Pressure control valves for the plumbing industry can be broken down into two major categories: direct acting, and what are now called automatic control valves (AVCs). Earlier in my career I knew these as pilot-operated pressure control valves, but terminology has changed over time, as it tends to do.
Direct acting pressure reducing valves (PRVs) are a less sophisticated, and less expensive, means of reducing pressure in a hydraulic system compared to ACVs. They use a spring that puts pressure on a piston surrounded by a diaphragm that reduces pressure due to the area ratio differential between the diaphragm and a smaller diameter cylinder. In short, the spring controls the pressure.
Direct acting PRVs are great for reducing pressure in the appropriate application. My house, for example, has a direct acting PRV to reduce pressure from 130 psi in the street to less than 80 psi in the house.
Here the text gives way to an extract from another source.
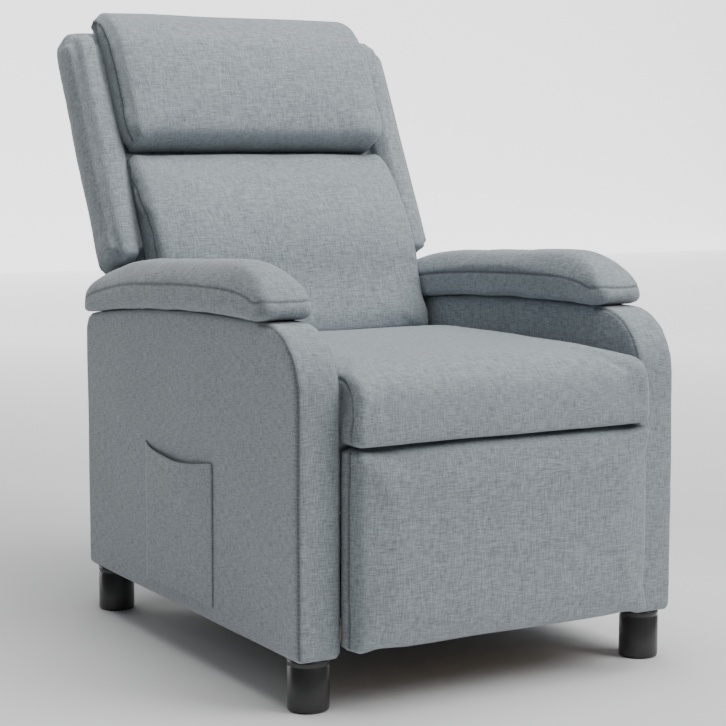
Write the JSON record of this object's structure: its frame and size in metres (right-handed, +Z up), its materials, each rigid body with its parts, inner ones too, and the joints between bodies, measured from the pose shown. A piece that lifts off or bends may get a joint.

It is a cost-effective means of controlling the pressure in my home, where flow rates are predictably low and pressures are not particularly sensitive.
The downside of direct acting PRVs is that they have significant “fall-off,” which is an increased reduction of pressure as flow increases. So, a direct acting PRV can reduce pressure from 130 psi to 75 psi under no flow, but as flow increases, the downstream pressure decreases linearly; and for pressure sensitive situations that may be unacceptable.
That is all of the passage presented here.